| WHAT THIS TASK INVOLVES |
For the listing below, give the number of lines in which "with" occurs. Add nothing.

| RECORDS FOR THE TASK |
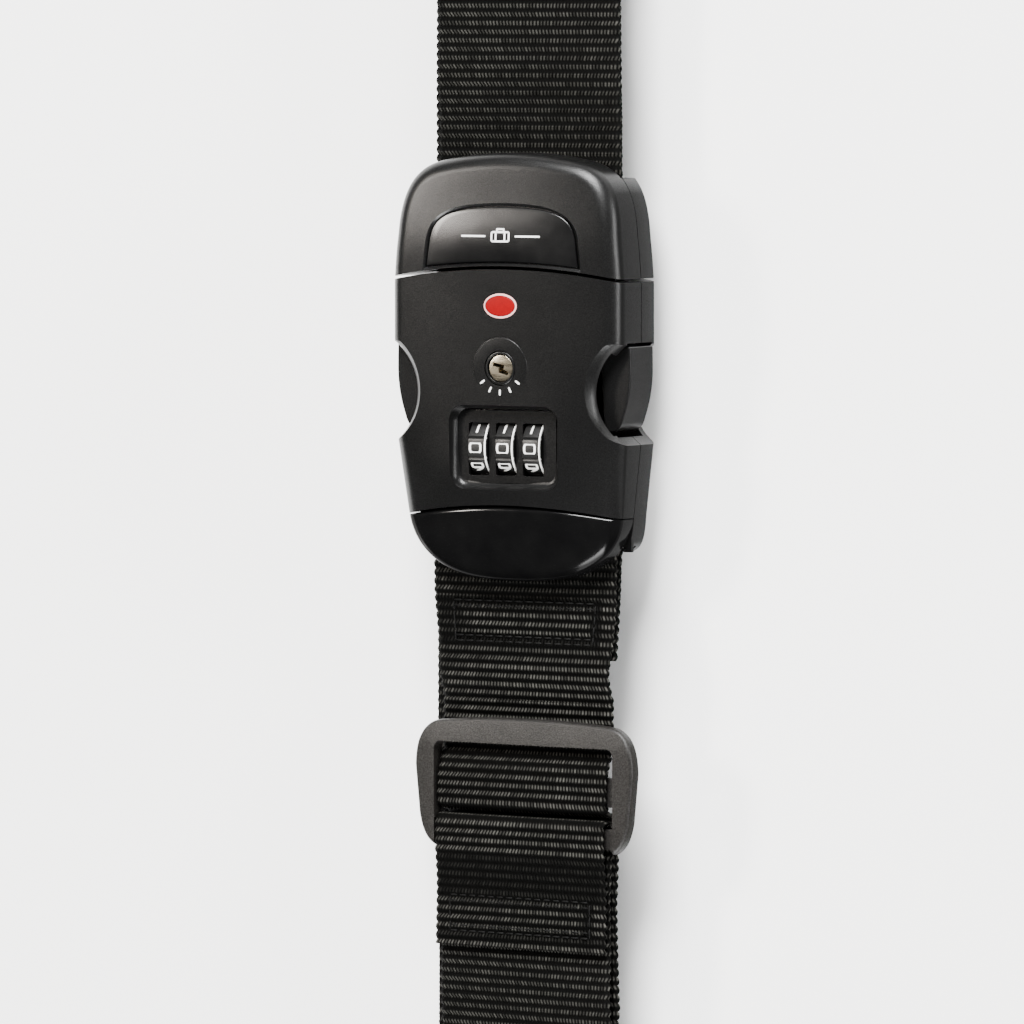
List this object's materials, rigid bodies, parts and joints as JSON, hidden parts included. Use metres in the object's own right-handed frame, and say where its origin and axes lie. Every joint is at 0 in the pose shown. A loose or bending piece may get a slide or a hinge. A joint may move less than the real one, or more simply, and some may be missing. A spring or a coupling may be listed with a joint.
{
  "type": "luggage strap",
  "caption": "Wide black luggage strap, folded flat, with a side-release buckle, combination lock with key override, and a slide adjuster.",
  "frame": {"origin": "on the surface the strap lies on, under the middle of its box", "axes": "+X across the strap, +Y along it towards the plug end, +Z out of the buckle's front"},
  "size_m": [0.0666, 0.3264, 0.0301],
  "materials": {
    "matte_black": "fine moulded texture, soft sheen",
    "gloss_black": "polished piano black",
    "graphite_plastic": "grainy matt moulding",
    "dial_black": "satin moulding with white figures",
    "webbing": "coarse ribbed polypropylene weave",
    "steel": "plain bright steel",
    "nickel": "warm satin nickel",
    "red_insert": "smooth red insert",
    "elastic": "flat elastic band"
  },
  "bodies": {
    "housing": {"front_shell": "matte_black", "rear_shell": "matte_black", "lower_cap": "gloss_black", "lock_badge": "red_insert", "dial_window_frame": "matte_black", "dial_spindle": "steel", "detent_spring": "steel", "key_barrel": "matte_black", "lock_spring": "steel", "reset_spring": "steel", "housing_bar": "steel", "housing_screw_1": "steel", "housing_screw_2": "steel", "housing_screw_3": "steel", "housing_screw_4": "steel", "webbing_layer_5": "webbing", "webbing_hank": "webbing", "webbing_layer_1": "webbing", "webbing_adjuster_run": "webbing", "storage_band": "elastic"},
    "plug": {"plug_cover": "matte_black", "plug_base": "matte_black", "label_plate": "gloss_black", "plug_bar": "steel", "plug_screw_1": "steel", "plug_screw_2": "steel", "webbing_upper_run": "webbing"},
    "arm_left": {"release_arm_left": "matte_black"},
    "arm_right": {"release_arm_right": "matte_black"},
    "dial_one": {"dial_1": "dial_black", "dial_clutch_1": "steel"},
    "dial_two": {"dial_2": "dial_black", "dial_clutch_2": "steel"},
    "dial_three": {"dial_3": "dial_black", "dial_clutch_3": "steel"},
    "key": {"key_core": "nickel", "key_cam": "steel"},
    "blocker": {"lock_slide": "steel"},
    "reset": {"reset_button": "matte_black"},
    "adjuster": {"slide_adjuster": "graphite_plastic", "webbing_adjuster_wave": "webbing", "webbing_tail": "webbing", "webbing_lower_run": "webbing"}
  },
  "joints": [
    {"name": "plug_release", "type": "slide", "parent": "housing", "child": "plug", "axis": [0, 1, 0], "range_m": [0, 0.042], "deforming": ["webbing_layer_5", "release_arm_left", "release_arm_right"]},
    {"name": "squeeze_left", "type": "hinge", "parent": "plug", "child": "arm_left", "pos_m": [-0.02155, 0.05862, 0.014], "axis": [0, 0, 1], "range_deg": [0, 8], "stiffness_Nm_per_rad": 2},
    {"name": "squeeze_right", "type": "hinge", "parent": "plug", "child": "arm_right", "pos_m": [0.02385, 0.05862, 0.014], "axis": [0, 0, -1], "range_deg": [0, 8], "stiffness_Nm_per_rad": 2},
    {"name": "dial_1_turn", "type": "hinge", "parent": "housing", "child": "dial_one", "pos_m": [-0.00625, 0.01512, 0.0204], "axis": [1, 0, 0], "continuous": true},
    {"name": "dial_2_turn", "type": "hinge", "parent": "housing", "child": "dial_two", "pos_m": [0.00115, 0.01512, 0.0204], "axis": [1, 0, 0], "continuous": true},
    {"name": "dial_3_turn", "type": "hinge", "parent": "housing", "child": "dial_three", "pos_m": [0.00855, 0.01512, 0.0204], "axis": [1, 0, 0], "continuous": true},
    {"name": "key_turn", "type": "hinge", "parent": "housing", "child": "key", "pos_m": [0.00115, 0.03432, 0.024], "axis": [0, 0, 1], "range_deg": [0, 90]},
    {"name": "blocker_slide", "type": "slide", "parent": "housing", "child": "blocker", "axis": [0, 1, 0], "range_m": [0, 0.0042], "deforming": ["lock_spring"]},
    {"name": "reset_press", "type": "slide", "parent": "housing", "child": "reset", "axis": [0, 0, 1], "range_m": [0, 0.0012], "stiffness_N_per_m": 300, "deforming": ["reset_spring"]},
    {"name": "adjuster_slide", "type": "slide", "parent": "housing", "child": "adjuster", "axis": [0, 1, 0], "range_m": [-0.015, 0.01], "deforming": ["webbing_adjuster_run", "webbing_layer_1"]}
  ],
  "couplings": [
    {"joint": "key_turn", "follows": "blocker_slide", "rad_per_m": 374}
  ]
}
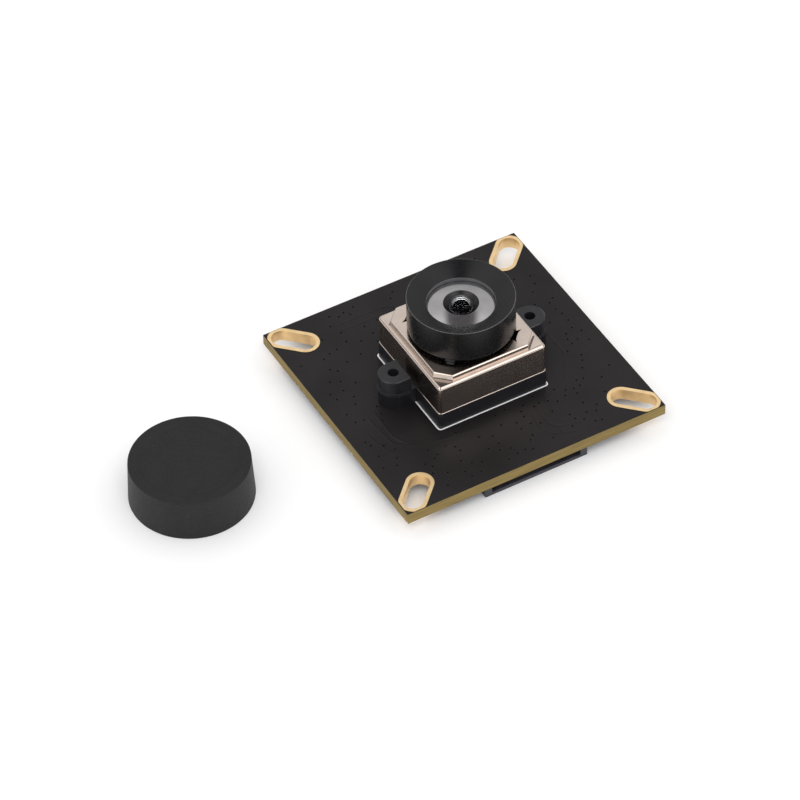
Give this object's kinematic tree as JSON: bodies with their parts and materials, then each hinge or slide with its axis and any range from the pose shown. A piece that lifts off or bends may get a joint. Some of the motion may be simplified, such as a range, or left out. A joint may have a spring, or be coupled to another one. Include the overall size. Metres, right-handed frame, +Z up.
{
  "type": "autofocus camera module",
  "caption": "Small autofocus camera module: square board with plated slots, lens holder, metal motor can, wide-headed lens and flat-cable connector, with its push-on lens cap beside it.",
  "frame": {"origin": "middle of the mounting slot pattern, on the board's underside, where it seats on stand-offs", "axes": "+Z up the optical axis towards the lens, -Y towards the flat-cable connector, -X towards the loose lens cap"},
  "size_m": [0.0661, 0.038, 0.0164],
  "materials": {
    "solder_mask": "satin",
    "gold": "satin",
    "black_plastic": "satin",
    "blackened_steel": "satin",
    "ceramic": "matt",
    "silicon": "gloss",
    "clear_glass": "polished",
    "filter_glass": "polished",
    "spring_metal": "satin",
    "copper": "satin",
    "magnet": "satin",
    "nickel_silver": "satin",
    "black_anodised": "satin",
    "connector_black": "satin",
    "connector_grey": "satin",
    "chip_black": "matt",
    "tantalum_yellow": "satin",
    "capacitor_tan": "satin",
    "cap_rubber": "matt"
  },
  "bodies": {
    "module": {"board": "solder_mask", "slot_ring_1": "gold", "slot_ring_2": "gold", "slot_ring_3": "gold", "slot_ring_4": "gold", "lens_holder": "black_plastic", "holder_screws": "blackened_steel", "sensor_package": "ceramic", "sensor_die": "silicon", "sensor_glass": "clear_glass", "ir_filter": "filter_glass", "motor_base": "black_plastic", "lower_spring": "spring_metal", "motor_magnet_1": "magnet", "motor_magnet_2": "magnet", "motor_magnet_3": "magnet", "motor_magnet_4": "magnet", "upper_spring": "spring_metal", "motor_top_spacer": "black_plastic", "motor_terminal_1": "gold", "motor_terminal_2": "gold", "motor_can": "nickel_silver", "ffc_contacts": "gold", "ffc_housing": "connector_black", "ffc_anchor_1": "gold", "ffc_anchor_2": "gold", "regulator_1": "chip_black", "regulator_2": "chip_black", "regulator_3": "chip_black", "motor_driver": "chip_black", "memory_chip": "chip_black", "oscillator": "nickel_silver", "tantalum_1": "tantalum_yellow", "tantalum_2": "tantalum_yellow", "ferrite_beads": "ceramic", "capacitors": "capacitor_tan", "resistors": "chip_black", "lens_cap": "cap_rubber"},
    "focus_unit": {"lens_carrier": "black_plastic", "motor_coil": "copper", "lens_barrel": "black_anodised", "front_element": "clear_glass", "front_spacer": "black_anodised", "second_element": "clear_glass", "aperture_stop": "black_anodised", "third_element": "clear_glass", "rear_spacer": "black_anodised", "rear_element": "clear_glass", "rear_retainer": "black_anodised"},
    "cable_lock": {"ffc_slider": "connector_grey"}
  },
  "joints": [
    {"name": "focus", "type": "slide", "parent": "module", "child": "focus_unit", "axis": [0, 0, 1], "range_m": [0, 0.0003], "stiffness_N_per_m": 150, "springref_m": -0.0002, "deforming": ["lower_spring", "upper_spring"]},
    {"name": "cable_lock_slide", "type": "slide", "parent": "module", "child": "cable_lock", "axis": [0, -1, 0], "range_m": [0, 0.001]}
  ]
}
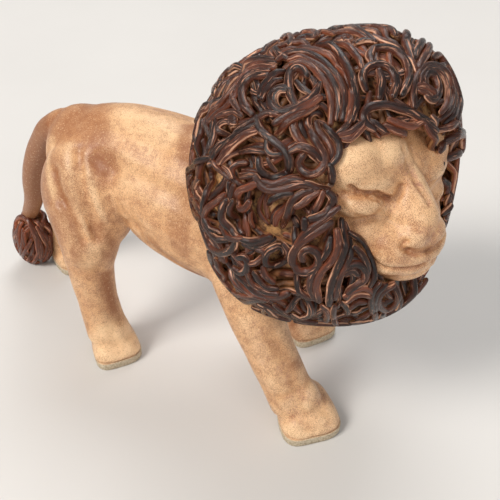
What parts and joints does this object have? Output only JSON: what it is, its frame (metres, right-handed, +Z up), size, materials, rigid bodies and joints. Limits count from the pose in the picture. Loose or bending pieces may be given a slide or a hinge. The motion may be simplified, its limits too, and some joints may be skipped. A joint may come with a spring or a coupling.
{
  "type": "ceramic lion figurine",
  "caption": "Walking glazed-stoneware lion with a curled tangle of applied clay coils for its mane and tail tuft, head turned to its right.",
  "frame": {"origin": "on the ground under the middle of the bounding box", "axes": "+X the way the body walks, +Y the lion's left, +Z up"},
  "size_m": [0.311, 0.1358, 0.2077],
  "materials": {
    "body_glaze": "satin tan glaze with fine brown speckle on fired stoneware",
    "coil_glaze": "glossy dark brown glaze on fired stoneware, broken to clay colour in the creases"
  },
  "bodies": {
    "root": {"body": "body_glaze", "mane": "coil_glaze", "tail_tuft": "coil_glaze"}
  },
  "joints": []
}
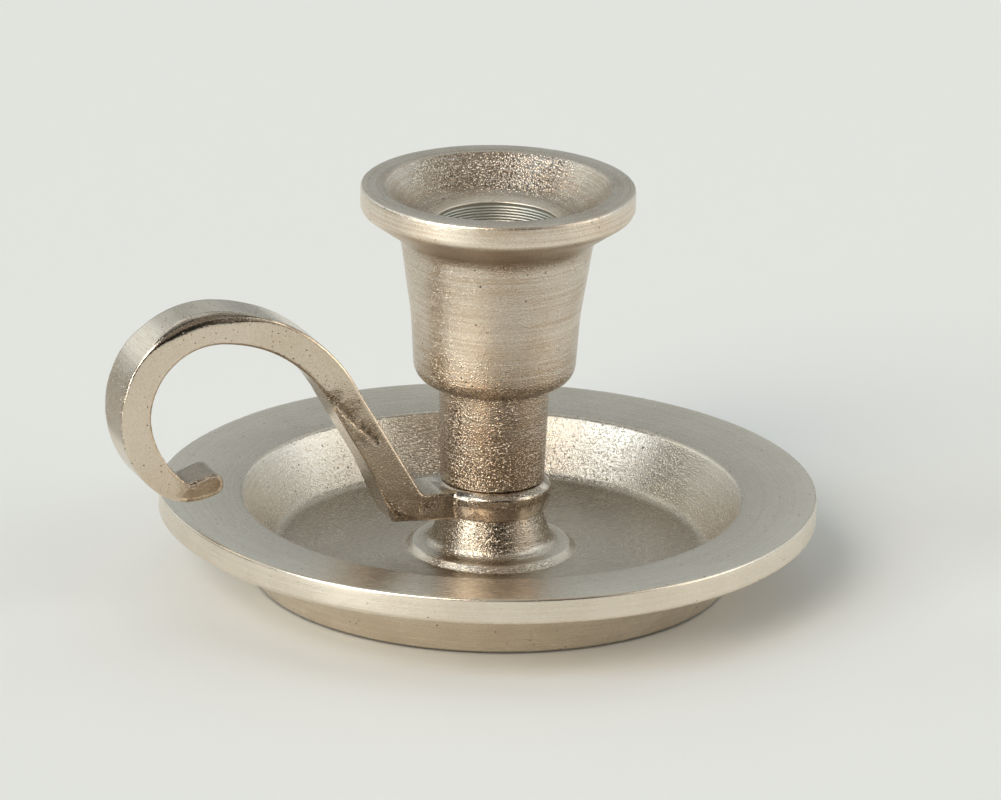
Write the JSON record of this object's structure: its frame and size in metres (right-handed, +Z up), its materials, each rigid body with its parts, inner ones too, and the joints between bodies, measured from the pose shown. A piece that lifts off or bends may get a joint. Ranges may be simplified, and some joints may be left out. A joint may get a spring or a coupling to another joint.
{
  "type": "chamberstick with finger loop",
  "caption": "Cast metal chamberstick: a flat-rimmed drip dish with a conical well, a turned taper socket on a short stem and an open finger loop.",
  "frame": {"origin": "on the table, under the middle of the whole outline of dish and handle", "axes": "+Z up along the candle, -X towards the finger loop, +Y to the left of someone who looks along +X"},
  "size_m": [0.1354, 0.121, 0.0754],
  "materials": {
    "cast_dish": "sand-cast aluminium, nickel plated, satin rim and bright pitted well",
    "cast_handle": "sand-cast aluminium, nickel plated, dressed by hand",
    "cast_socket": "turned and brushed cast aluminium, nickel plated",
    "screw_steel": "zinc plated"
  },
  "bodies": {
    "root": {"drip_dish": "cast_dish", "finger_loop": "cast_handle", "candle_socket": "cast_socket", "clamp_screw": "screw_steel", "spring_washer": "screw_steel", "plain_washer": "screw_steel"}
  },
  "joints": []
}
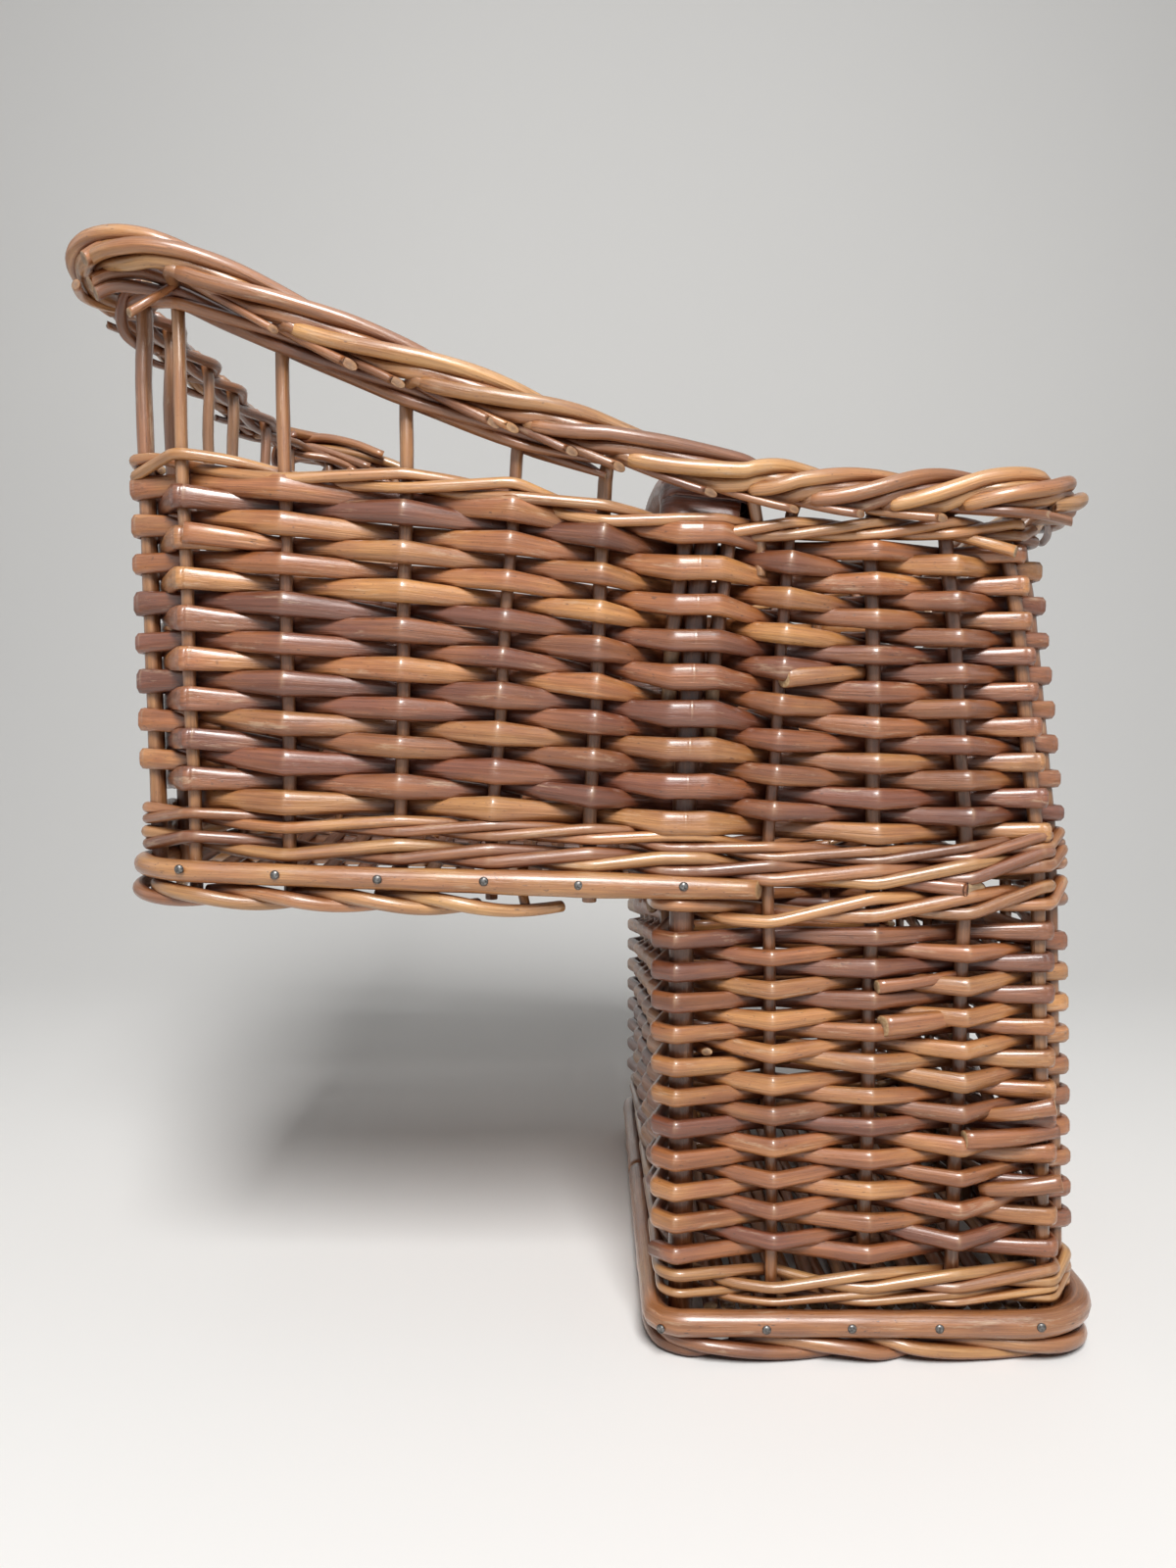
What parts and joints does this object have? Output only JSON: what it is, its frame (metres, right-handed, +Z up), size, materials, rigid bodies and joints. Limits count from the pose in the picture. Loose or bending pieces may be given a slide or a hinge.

| FULL RESPONSE |
11